Kathryn Grayson

Once upon a hollywood time, talent scouts searched for pretty girls who could read lines, play comedy and sing ... opera. The girlish Deanna Durbin established the recipe in the late 1930s; Kathryn Grayson, who died Feb. 17 at 88 in Los Angeles, perfected it by adding a saucy sex appeal. For more than a decade, from Thousands Cheer in 1943 to The Vagabond King in 1956, she was the leading soprano at MGM and one of its top stars.

Legend has it that as a 12-year-old in St. Louis, Mo., Grayson, born Zelma Kathryn Hedrick, was discovered singing on the empty stage of the local opera house. Ripening into a petite, shapely teen with raven hair framing a Kabuki-pale face, she made her film debut as Mickey Rooney date bait in Andy Hardy's Private Secretary and was a star in Thousands Cheer, with Gene Kelly, and Anchors Aweigh, with Kelly and Frank Sinatra.
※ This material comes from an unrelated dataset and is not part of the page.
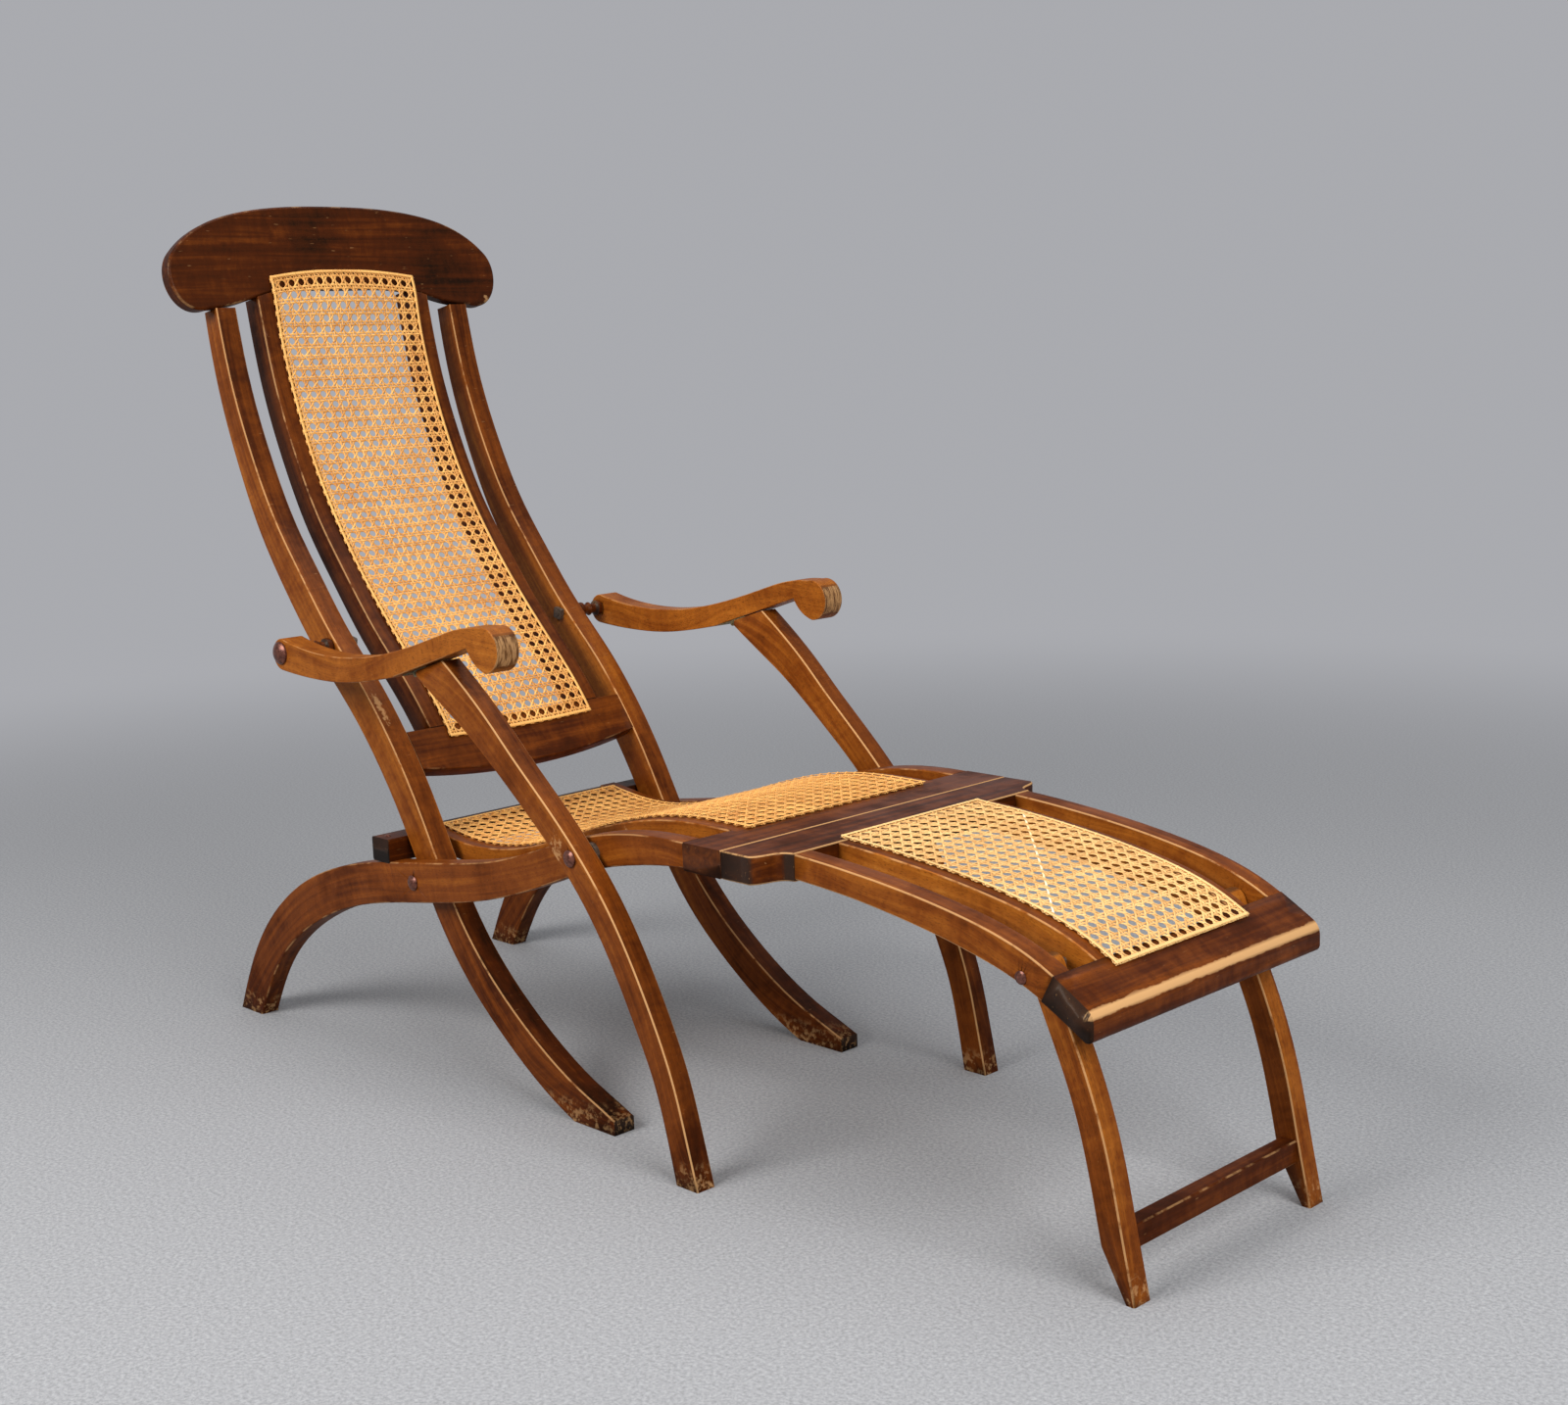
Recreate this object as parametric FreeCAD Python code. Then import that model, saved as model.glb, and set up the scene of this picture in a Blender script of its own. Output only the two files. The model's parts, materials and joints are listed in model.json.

She had the lead in MGM's 1951 remake of Show Boat and sealed her stardom with the role of Lilli the show-biz shrew, battling Howard Keel as her husband, in the film version of Cole Porter's Kiss Me Kate.

Her operettic appeal fading in the rock 'n' roll era, she did Camelot on Broadway and played Las Vegas with Keel. From her Hollywood years, Grayson had left a pert afterglow: lovely to look at, delightful to hear.